Wastewater surveillance project wins Chicago Innovation Award

UIC Associate Professor Rachel Poretsky accepts a Chicago Innovation Award Nov. 16 on behalf of Discovery Partners Institute and the Illinois Wasterwaster Surveillance System, a collaboration between UIC, Northwestern University, Argonne National Laboratory and the Illinois Department of Public Health.

UIC Associate Professor Rachel Poretsky, from the UIC Department of Biological Sciences in the College of Liberal Arts and Sciences, accepted a Chicago Innovation Award Nov. 16 on behalf of a collaborative, multi-institution team effort to monitor the ebb and flow of COVID-19 in Chicago and Illinois by detecting the virus’s presence in wastewater.

The team was assembled by Discovery Partners Institute — the organization that received the award — and was one of the first teams in the nation to reliably analyze samples of raw sewage for evidence of SARS-CoV-2 RNA in 2021, providing real-time information to help both the Chicago Department of Public Health and the Illinois Department of Public Health during the pandemic.

The Illinois Wastewater Surveillance System is a collaboration between the IDPH and the DPI-led team which, in addition to UIC, includes Northwestern University and Argonne National Laboratory. Under a separate contract, DPI and those same partners provide similar services for CDPH.

Poretsky’s team at UIC includes Jarju Modou, visiting lab technician; Chi-Yu Lin, visiting research scholar; Dolores Sanchez, visiting lab manager; Adam Horton, lab manager; and UIC graduate students Leah Kelly and Christopher Owen.

“We are proud to be recognized by the Chicago Innovation judges after less than three years of DPI really getting off the ground,” DPI Executive Director Bill Jackson said. “Our success in wastewater surveillance shows the promise of our mission, which is to bring together the best minds in greater Chicago and beyond to solve some of the toughest problems facing society.”

“This honor belongs to our entire team,” said Laura Clements, DPI’s senior project manager for R&D. “Each one is crucial to the success of this undertaking — we literally couldn’t have accomplished this without them.”

Genetic material from the SARS-CoV-2 virus that causes COVID-19 is excreted in the feces and urine of infected people even if they have no symptoms. Suspended in raw sewage, these telltales eventually make their way into wastewater treatment facilities.  

More than 75 wastewater treatment plants in metro Chicago and elsewhere in Illinois voluntarily submit sewage samples to the DPI team twice weekly.

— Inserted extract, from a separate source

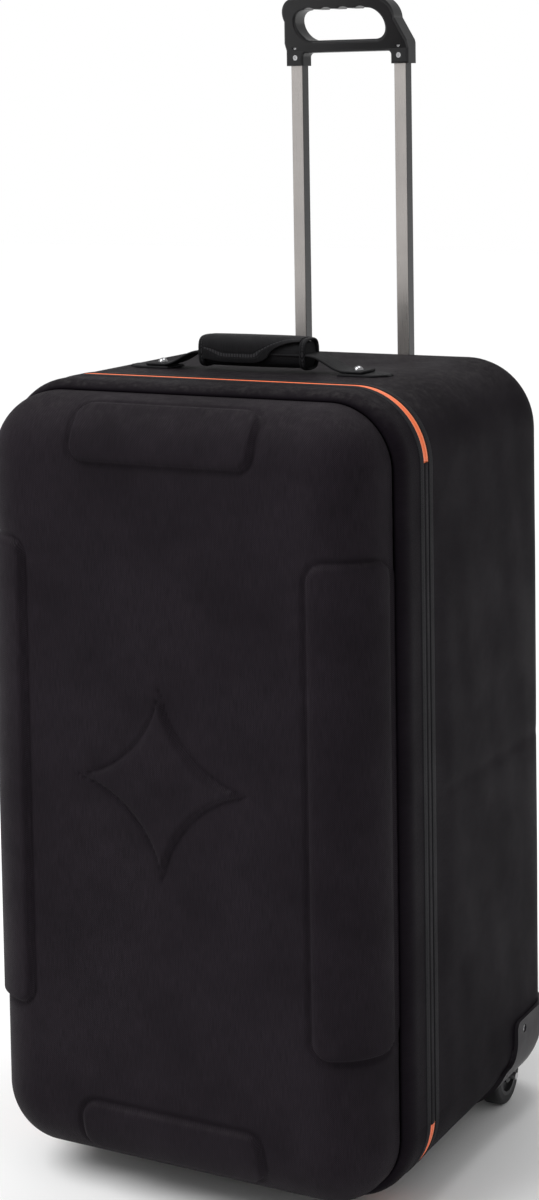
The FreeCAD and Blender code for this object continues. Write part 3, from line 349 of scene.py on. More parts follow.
# a row of stitches: dashes of the given pitch along one value, within a width of a line on the other
def buildStitch():
    group, start = newGroup("stitchRow", {"Along": 0.0, "Across": 0.0, "Line": 0.0, "Pitch": 0.0042,
                                          "Width": 0.0009}, "Mask", "Height")
    turn = mathNode(group, "FRACT", mathNode(group, "DIVIDE", start["Along"], start["Pitch"]))
    centred = mathNode(group, "ABSOLUTE", mathNode(group, "SUBTRACT", turn, 0.5))
    dash = rangeNode(group, centred, 0.30, 0.40, 1.0, 0.0)
    away = mathNode(group, "ABSOLUTE", mathNode(group, "SUBTRACT", start["Across"], start["Line"]))
    near = mathNode(group, "DIVIDE", away, start["Width"])
    thread = rangeNode(group, near, 0.45, 1.0, 1.0, 0.0)
    mask = times(group, dash, thread)
    groove = rangeNode(group, near, 0.6, 1.9, 1.0, 0.0)
    sunk = mathNode(group, "SUBTRACT", times(group, mask, 1.4), groove)
    return endGroup(group, Mask=mask, Height=sunk)


# moulded grain: fine pebbles with slow patches under them
def buildGrain():
    group, start = newGroup("mouldGrain", {"Vector": None, "Scale": 900.0}, "Height", "Patch")
    cells = group.nodes.new("ShaderNodeTexVoronoi")
    cells.feature = "SMOOTH_F1"
    group.links.new(start["Vector"], cells.inputs["Vector"])
    group.links.new(start["Scale"], cells.inputs["Scale"])
    fine = noiseNode(group, start["Vector"], start["Scale"], 2.0)
    height = plus(group, times(group, cells.outputs["Distance"], 0.6), fine)
    return endGroup(group, Height=height, Patch=noiseNode(group, start["Vector"], 14.0, 5.0, 0.6))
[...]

These are analyzed at a high-throughput lab built by UIC and then sent to Argonne for genetic sequencing to identify variants.

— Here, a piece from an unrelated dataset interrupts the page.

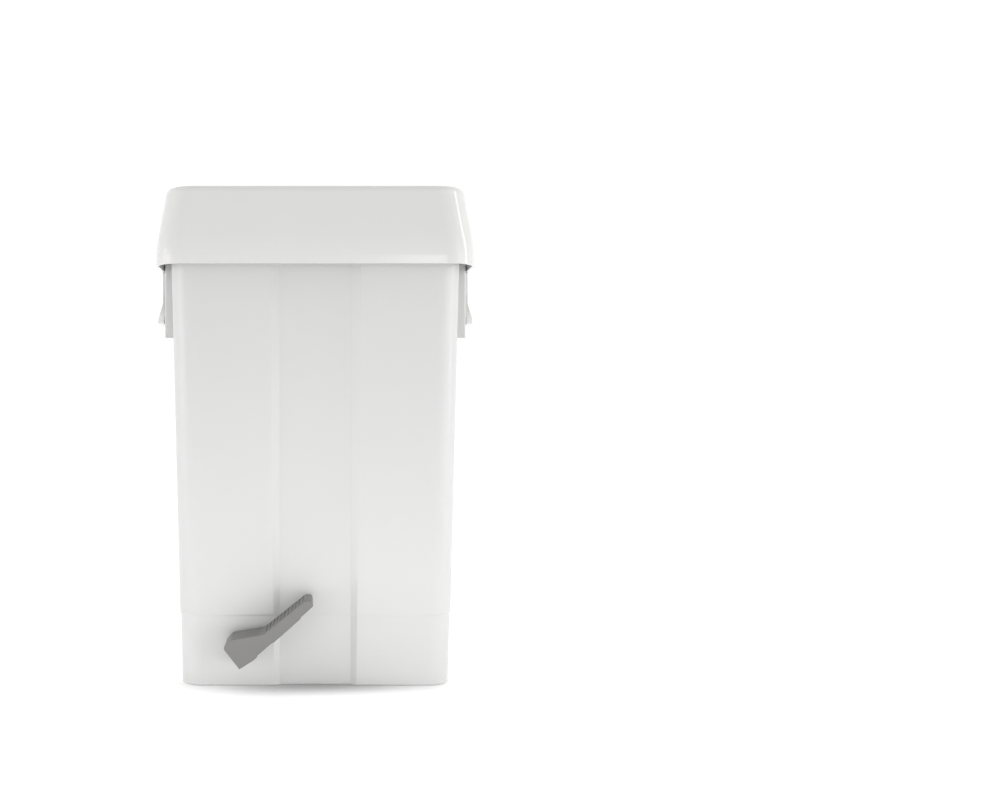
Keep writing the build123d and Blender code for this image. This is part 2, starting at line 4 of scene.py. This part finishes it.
import bmesh
import bpy
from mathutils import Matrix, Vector


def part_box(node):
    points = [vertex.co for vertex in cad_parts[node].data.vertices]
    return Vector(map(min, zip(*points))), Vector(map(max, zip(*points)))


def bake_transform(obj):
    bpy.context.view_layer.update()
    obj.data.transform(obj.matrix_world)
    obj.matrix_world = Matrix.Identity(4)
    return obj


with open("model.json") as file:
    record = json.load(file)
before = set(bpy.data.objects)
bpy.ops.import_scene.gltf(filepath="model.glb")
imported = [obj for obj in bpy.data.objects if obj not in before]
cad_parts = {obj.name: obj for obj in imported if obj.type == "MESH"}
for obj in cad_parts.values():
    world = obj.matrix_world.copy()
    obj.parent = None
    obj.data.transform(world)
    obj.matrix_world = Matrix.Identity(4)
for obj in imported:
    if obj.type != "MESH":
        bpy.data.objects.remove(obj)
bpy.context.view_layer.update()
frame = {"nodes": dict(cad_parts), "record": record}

MM = 0.001


def show(thing):
    bpy.context.scene.collection.objects.link(thing)


# ---- materials ----
# The mix node's colour sockets share their names with its number sockets, so they go by place.
MIX_SHARE, MIX_LOW, MIX_HIGH, MIX_RESULT = 0, 6, 7, 2
BEVEL_SAMPLES = 6
PLASTIC_IOR = 1.49
GREY_IOR = 1.5


class Shader:
    """A node material that is built up one node at a time."""

    def __init__(self, name):
        self.material = bpy.data.materials.new(name)
        self.material.use_nodes = True
        self.tree = self.material.node_tree
        self.tree.nodes.clear()
        self.out = self.add("ShaderNodeOutputMaterial")
        self.bsdf = self.add("ShaderNodeBsdfPrincipled")
        self.join(self.bsdf, "BSDF", self.out, "Surface")
        self.coords = self.add("ShaderNodeTexCoord")

    def add(self, kind, **settings):
        node = self.tree.nodes.new(kind)
        for key, value in settings.items():
            setattr(node, key, value)
        return node

    def join(self, source, output, target, socket):
        self.tree.links.new(source.outputs[output], target.inputs[socket])

    def stretched(self, stretch):
        """Object coordinates scaled along each axis."""
        mapping = self.add("ShaderNodeMapping")
        mapping.inputs["Scale"].default_value = stretch
        self.join(self.coords, "Object", mapping, "Vector")
        return mapping

    def noise(self, scale, detail, rough=0.5, stretch=(1, 1, 1)):
        """Cloudy noise with about as many features to a metre as its scale."""
        node = self.add("ShaderNodeTexNoise")
        node.inputs["Scale"].default_value = scale
        node.inputs["Detail"].default_value = detail
        node.inputs["Roughness"].default_value = rough
        self.join(self.stretched(stretch), "Vector", node, "Vector")
        return node

    def remap(self, source, output, low, high, from_low=0.3, from_high=0.7):
        """Turns a range of values, by default where noise mostly lies, into the range low to high."""
        node = self.add("ShaderNodeMapRange")
        node.inputs["From Min"].default_value = from_low
        node.inputs["From Max"].default_value = from_high
        node.inputs["To Min"].default_value = low
        node.inputs["To Max"].default_value = high
        self.join(source, output, node, "Value")
        return node

    def tint(self, cloud, low, high):
        """A base colour that drifts between two colours with a noise."""
        mix = self.add("ShaderNodeMix", data_type="RGBA")
        mix.inputs[MIX_LOW].default_value = (*low, 1)
        mix.inputs[MIX_HIGH].default_value = (*high, 1)
        self.join(cloud, "Fac", mix, MIX_SHARE)
        self.join(mix, MIX_RESULT, self.bsdf, "Base Color")

    def relief(self, layers, edge):
        """Rounded moulded edges, then one bump per (height node, output, strength, distance)."""
        last = self.add("ShaderNodeBevel", samples=BEVEL_SAMPLES)
        last.inputs["Radius"].default_value = edge
        for height, output, strength, distance in layers:
            bump = self.add("ShaderNodeBump")
            bump.inputs["Strength"].default_value = strength
            bump.inputs["Distance"].default_value = distance
            self.join(height, output, bump, "Height")
            self.join(last, "Normal", bump, "Normal")
            last = bump
        self.join(last, "Normal", self.bsdf, "Normal")


def white_plastic(name, color, rough, edge, ripple):
    """Moulded white polypropylene: a faint drift of tone, soft flow ripples and a fine skin."""
    shader = Shader(name)
    flow = shader.noise(9.0, 2.0, 0.5, (1, 1, 0.25))
    shader.tint(flow, color, [level * drift for level, drift in zip(color, (0.982, 0.984, 0.984))])
    cloud = shader.noise(26.0, 4.0)
    sheen = shader.remap(cloud, "Fac", rough * 0.86, rough * 1.16)
    shader.join(sheen, "Result", shader.bsdf, "Roughness")
    skin = shader.noise(2600.0, 2.0, 0.6)
    shader.relief([(flow, "Fac", 0.25, ripple), (skin, "Fac", 0.10, 0.04 * MM)], edge)
    shader.bsdf.inputs["IOR"].default_value = PLASTIC_IOR
    shader.bsdf.inputs["Subsurface Weight"].default_value = 0.06
    shader.bsdf.inputs["Subsurface Radius"].default_value = (4.0 * MM, 3.6 * MM, 3.2 * MM)
    shader.bsdf.inputs["Subsurface Scale"].default_value = 0.5
    return shader.material


def grey_plastic(name, color, rough, grain, edge=0.6 * MM):
    """Matt grey moulding with a spark-eroded grain and a slightly uneven tone."""
    shader = Shader(name)
    cloud = shader.noise(38.0, 4.0)
    shader.tint(cloud, [level * 0.94 for level in color], [level * 1.06 for level in color])
    sheen = shader.remap(cloud, "Fac", rough * 0.88, rough * 1.12)
    shader.join(sheen, "Result", shader.bsdf, "Roughness")
    fine = shader.noise(3400.0, 3.0, 0.7)
    pits = shader.add("ShaderNodeTexVoronoi")
    pits.inputs["Scale"].default_value = 1500.0
    shader.join(shader.coords, "Object", pits, "Vector")
    shader.relief([(pits, "Distance", grain, 0.08 * MM), (fine, "Fac", grain, 0.06 * MM)], edge)
    shader.bsdf.inputs["IOR"].default_value = GREY_IOR
    return shader.material


def steel(name):
    """Drawn steel with fine turning lines."""
    shader = Shader(name)
    drawn = shader.noise(900.0, 3.0, 0.6, (1, 0.06, 1))
    shader.tint(drawn, (0.50, 0.50, 0.51), (0.70, 0.70, 0.71))
    sheen = shader.remap(drawn, "Fac", 0.22, 0.42)
    shader.join(sheen, "Result", shader.bsdf, "Roughness")
    shader.bsdf.inputs["Metallic"].default_value = 1.0
    shader.relief([(drawn, "Fac", 0.15, 0.03 * MM)], 0.2 * MM)
    return shader.material


MATERIALS = {
    "body_white": white_plastic("body white", (0.62, 0.62, 0.616), 0.32, 1.1 * MM, 0.4 * MM),
    "lid_white": white_plastic("lid white", (0.69, 0.688, 0.678), 0.16, 0.9 * MM, 0.3 * MM),
    "lever_grey": grey_plastic("lever grey", (0.180, 0.178, 0.174), 0.50, 0.30),
    "rod_grey": grey_plastic("rod grey", (0.185, 0.183, 0.178), 0.46, 0.22),
    "bush_grey": grey_plastic("bush grey", (0.33, 0.33, 0.32), 0.42, 0.12),
    "pin_steel": steel("pin steel"),
}


for part in frame["record"]["subparts"]:
    slots = frame["nodes"][part["node"]].data.materials
    slots.clear()
    slots.append(MATERIALS[part["material_slot"]])


# ---- latch roots ----
ROOT_REACH = 2.0 * MM
ROOT_PROUD = 0.12 * MM
ROOT_DEPTH = 0.5 * MM
ROOT_MARGIN = 0.1 * MM
ROOT_ROWS = 9


def latch_root(name, side):
    """The bending root of a latch tab: a thin skin that runs from the hood's wall into the tab."""
    tab_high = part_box(name + "_latch_tab")[1]
    seam_z, half_y = tab_high.z, tab_high.y - ROOT_MARGIN
    wall_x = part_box("lid_hood")[1].x
    inner = wall_x - ROOT_DEPTH
    cells = bmesh.new()
    rows = []
    for k in range(ROOT_ROWS):
        share = 2 * k / (ROOT_ROWS - 1) - 1
        outer = wall_x + ROOT_PROUD * (1 - share**4)
        z = seam_z + share * ROOT_REACH
        corners = ((outer, -half_y), (outer, half_y), (inner, half_y), (inner, -half_y))
        rows.append([cells.verts.new((side * x, y, z)) for x, y in corners])
    for low, high in zip(rows, rows[1:]):
        for k in range(len(low)):
            cells.faces.new((low[k - 1], low[k], high[k], high[k - 1]))
    cells.faces.new(rows[0])
    cells.faces.new(rows[-1])
    bmesh.ops.recalc_face_normals(cells, faces=cells.faces)
    mesh = bpy.data.meshes.new(name + "_latch_root")
    cells.to_mesh(mesh)
    cells.free()
    mesh.materials.append(MATERIALS["lid_white"])
    root = bpy.data.objects.new(name + "_latch_root", mesh)
    show(root)
    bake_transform(root)


latch_root("right", 1)
latch_root("left", -1)


# ---- floor ----
FLOOR_HALF = 40.0
# Painted shadow: a soft dark pool in the floor's glow and colour, placed by position under the bin's
# front edge rather than cast by the lamps.
SHADOW_REACH = (0.180, 0.055, 1.0)
SHADOW_FRONT = 0.088
SHADOW_FADED = 0.95
FLOOR_GLOW = (0.12, 0.30)
FLOOR_WHITE = (0.36, 0.92)


def floor():
    """A pale luminous floor that stays white, with a painted soft shadow under the bin's front edge:
    its glow and colour are dimmed there by position.
    """
    half = FLOOR_HALF
    corners = [(-half, -half, 0), (half, -half, 0), (half, half, 0), (-half, half, 0)]
    mesh = bpy.data.meshes.new("floor")
    mesh.from_pydata(corners, [], [(0, 1, 2, 3)])
    ground = bpy.data.objects.new("floor", mesh)
    show(ground)
    shader = Shader("pale floor")
    away = shader.add("ShaderNodeVectorMath", operation="LENGTH")
    painted_shadow_pool = shader.stretched([1 / reach for reach in SHADOW_REACH])
    painted_shadow_pool.inputs["Location"].default_value = (0, SHADOW_FRONT / SHADOW_REACH[1], 0)
    shader.join(painted_shadow_pool, "Vector", away, 0)
    # The painted shadow dims both the floor's glow and its white smoothly towards the pool's centre.
    for socket, (dark, full) in (("Emission Strength", FLOOR_GLOW), ("Base Color", FLOOR_WHITE)):
        shade = shader.remap(away, "Value", dark, full, 0.0, SHADOW_FADED)
        shade.interpolation_type = "SMOOTHSTEP"
        shader.join(shade, "Result", shader.bsdf, socket)
    shader.bsdf.inputs["Emission Color"].default_value = (1, 1, 1, 1)
    shader.bsdf.inputs["Roughness"].default_value = 0.9
    shader.bsdf.inputs["Specular IOR Level"].default_value = 0.0
    mesh.materials.append(shader.material)


floor()


# ---- light ----
def softbox(name, bearing, distance, height, size, power):
    """A soft lamp at a bearing in degrees from the front, positive to the right, facing the bin."""
    data = bpy.data.lights.new(name, "AREA")
    data.shape = "RECTANGLE"
    data.size, data.size_y = size
    data.energy = power
    lamp = bpy.data.objects.new(name, data)
    angle = math.radians(bearing)
    lamp.location = (distance * math.sin(angle), -distance * math.cos(angle), height)
    aim = Vector((0, 0, height)) - lamp.location
    lamp.rotation_euler = aim.to_track_quat("-Z", "Y").to_euler()
    show(lamp)
    return lamp


softbox("left window", -66, 2.2, 0.42, (0.55, 0.80), 4.6)
softbox("left strip", -84, 2.2, 0.50, (0.10, 0.90), 2.0)
softbox("left front window", -28, 2.4, 0.42, (0.22, 0.70), 0.6)
softbox("right window", 62, 2.2, 0.42, (0.90, 0.80), 3.0)
softbox("right strip", 84, 2.2, 0.90, (0.22, 1.70), 8.5)
softbox("right front window", 50, 2.4, 0.85, (0.60, 1.30), 1.8)
softbox("front window", 7.5, 2.52, 0.68, (0.20, 0.28), 0.9)
fill = softbox("low fill", 0, 0.45, 0.035, (0.80, 0.04), 0.62)
fill.visible_camera = False
fill.visible_glossy = False


FRONT_GLOW = 0.36
ROOM_GLOW = 1.06


def studio():
    """A white room that is dim in front of the bin, and bright to its sides, overhead and behind."""
    world = bpy.data.worlds.new("studio")
    world.use_nodes = True
    tree = world.node_tree
    sky = tree.nodes["Background"]
    sky.inputs["Color"].default_value = (1, 1, 1, 1)
    coords = tree.nodes.new("ShaderNodeTexCoord")
    split = tree.nodes.new("ShaderNodeSeparateXYZ")
    tree.links.new(coords.outputs["Generated"], split.inputs[0])
    rise = tree.nodes.new("ShaderNodeMapRange")
    rise.interpolation_type = "SMOOTHSTEP"
    rise.inputs["From Min"].default_value = -1.0
    rise.inputs["From Max"].default_value = 0.0
    rise.inputs["To Min"].default_value = FRONT_GLOW
    rise.inputs["To Max"].default_value = ROOM_GLOW
    tree.links.new(split.outputs["Y"], rise.inputs["Value"])
    tree.links.new(rise.outputs["Result"], sky.inputs["Strength"])
    bpy.context.scene.world = world


studio()

# ---- camera ----
CAMERA_DISTANCE = 1.25
CAMERA_HEIGHT = 0.2603
lens = bpy.data.cameras.new("camera")
lens.sensor_width = 36
lens.lens = 45
lens.shift_x = 0.1847
lens.shift_y = 0.0095
lens.clip_start = 0.05
lens.clip_end = 60
camera = bpy.data.objects.new("camera", lens)
camera.location = (0, -CAMERA_DISTANCE, CAMERA_HEIGHT)
camera.rotation_euler = (math.radians(90), 0, 0)
show(camera)
bpy.context.scene.camera = camera
bpy.context.scene.view_settings.view_transform = "Standard"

In Chicago, samples are also drawn directly from specific neighborhood sewers to get a more localized picture of COVID-19 trends, and at O’Hare International Airport to spot new variants that travelers might be bringing into the area. 

Results are shared with public health decision-makers, wastewater plant operators and the public through a variety of mechanisms, including online dashboards.

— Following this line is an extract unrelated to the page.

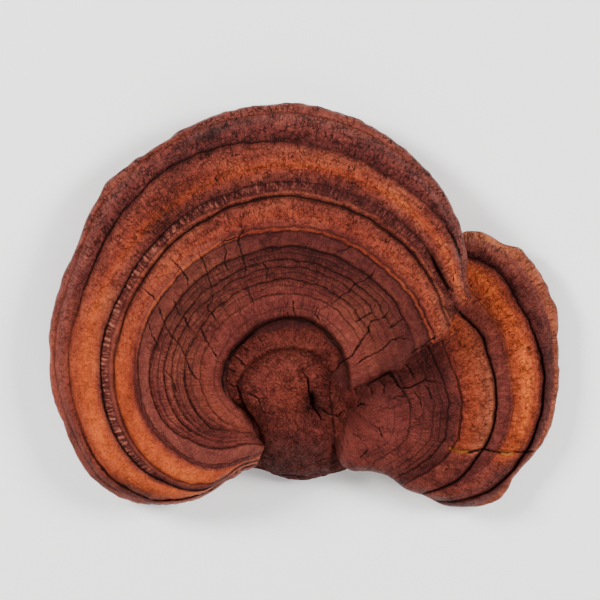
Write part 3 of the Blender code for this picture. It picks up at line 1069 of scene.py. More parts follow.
@dataclass(frozen=True)
class CrustPattern:
    """The marks and patterns of the crust, the same in its shape and in its colour."""

    tree: bpy.types.NodeTree
    kind: Tree
    seed_step: float = 37.0  # how far apart in the noise two seeds lie
    even: float = 0.5  # roughness of the noise that hairlines follow
    breaks: tuple[float, float] = (5.0, 4.0)  # size of the clouds that break hairlines, mm
    whole: float = 0.08  # cloud value above which a line isn't broken
    gap_size: float = 1.6  # size of the clouds that break cracks between plates, in plates
    jag_size: float = 2.2  # waves of a crack's jags per plate
    jag_depth: float = 0.8  # in plates

    def mark(self, name: str) -> Socket:
        """Reads one of the mesh's marks.

        Args:
            name: the mark's name.

        Returns:
            Its value at each point.
        """
        if self.kind is Tree.COLOUR:
            return add(self.tree, Kind("ShaderNodeAttribute", output="Fac"), attribute_name=name)
        kind = Kind("GeometryNodeInputNamedAttribute", {"data_type": "FLOAT"}, output="Attribute")
        return add(self.tree, kind, {"Name": name})

    def spot(self) -> Socket:
        """Place in the mushroom's own space, mm."""
        kind = OWN_SPACE if self.kind is Tree.COLOUR else "GeometryNodeInputPosition"
        return add(self.tree, SCALED, (add(self.tree, kind), 1 / MM))

    def on_fan(self, around: Value, out: Value, seed: float) -> Socket:
        """Place on the fan in units of a pattern's own size, so that its scale is 1.

        Args:
            around: the pattern's size round the fan, mm.
            out: its size outwards, mm.
            seed: sets one pattern apart from another of the same size.

        Returns:
            The place, as a vector.
        """
        sizes = {"around": around, "across": around, "out": out}
        x, y, z = [add(self.tree, "DIVIDE", (self.mark(name), size)) for name, size in sizes.items()]
        z = add(self.tree, "ADD", (z, seed * self.seed_step))
        return add(self.tree, "ShaderNodeCombineXYZ", (x, y, z))

    def clouds(self, around: Value, out: Value, seed: float, detail: float, rough: float = 0.6) -> Socket:
        """Noise of about -0.3 to 0.3, sized as on_fan says, in finer layers of a given roughness."""
        noise = add(self.tree, NOISE, (self.on_fan(around, out, seed), 1.0, detail, rough))
        return add(self.tree, "ADD", (noise, -0.5))

    def broken(self, line: Socket, breaks: Socket, start: float) -> Socket:
        """Leaves a line out where the clouds that break it are below start."""
        some = add(self.tree, RANGE, (breaks, start, self.whole, 0.0, 1.0))
        return add(self.tree, "MULTIPLY", (line, some))

    def hairlines(self, around: float, out: float, seed: float, width: float, detail: float = 2.5) -> Socket:
        """Thin, broken, wandering lines, drawn out along the longer of two sizes.

        Args:
            around: the pattern's size round the fan, mm.
            out: its size outwards, mm.
            seed: sets it apart from other lines.
            width: how wide the lines are, as a share of the noise.
            detail: how jagged they are.

        Returns:
            1 on a line and 0 away from it.
        """
        away = add(self.tree, "ABSOLUTE", (self.clouds(around, out, seed, detail, self.even),))
        line = add(self.tree, SMOOTH_RANGE, (away, 0.0, width, 1.0, 0.0))
        return self.broken(line, self.clouds(*self.breaks, seed + 0.5, detail=2.0), start=-0.06)

    def plates(self, size: float, width: float, seed: float) -> Socket:
        """Broken, jagged cracks between plates of crust.

        Args:
            size: of a plate, mm.
            width: of a crack, mm.
            seed: sets these plates apart from others.

        Returns:
            1 on a crack and 0 away from it.
        """
        place = add(self.tree, SCALED, (self.spot(), 1 / size))
        place = add(self.tree, VECTOR, (place, (seed * self.seed_step, 0, 0)), operation="ADD")
        jag = add(self.tree, NOISE_VECTOR, (place, self.jag_size, 3.0))
        jag = add(self.tree, VECTOR, (jag, (0.5, 0.5, 0.5)), operation="SUBTRACT")
        place = add(self.tree, VECTOR, (jag, (self.jag_depth,) * 3, place), operation="MULTIPLY_ADD")
        edge = add(self.tree, CELLS, (place, 1.0), voronoi_dimensions="3D", feature="DISTANCE_TO_EDGE")
        line = add(self.tree, SMOOTH_RANGE, (edge, 0.0, width / size, 1.0, 0.0))
        wide = self.gap_size * size
        return self.broken(line, self.clouds(wide, wide, seed + 2.5, detail=2.0), start=-0.08)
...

Since its inception, the network has expanded to more than 80 monitoring sites measuring the exposure of more than 8 million people in Illinois to COVID-19, or more than two-thirds of the state’s population.

DPI and Shield T3, a for-profit startup spun out of University of Illinois, are also conducting a pilot program to test wastewater for the coronavirus at public schools.

Drawing from these experiences, DPI additionally is partnering with UIC and Rush University Medical Center to collect and analyze wastewater to identify the presence of potentially deadly antibiotic-resistant organisms in long-term care facilities. And the DPI team recently began screening sewage samples for influenza A and B for the state.

Chicago Innovation’s mission is to empower the Chicago Innovation Ecosystem by educating, connecting and celebrating innovators. The Chicago Innovation Awards began in 2002. The more than 350 previous winners cut across all industries, representing big companies, small companies, for-profit and not-for-profit, high-tech, low-tech and no-tech. They demonstrate the breadth of innovation that is unique to the Chicago region.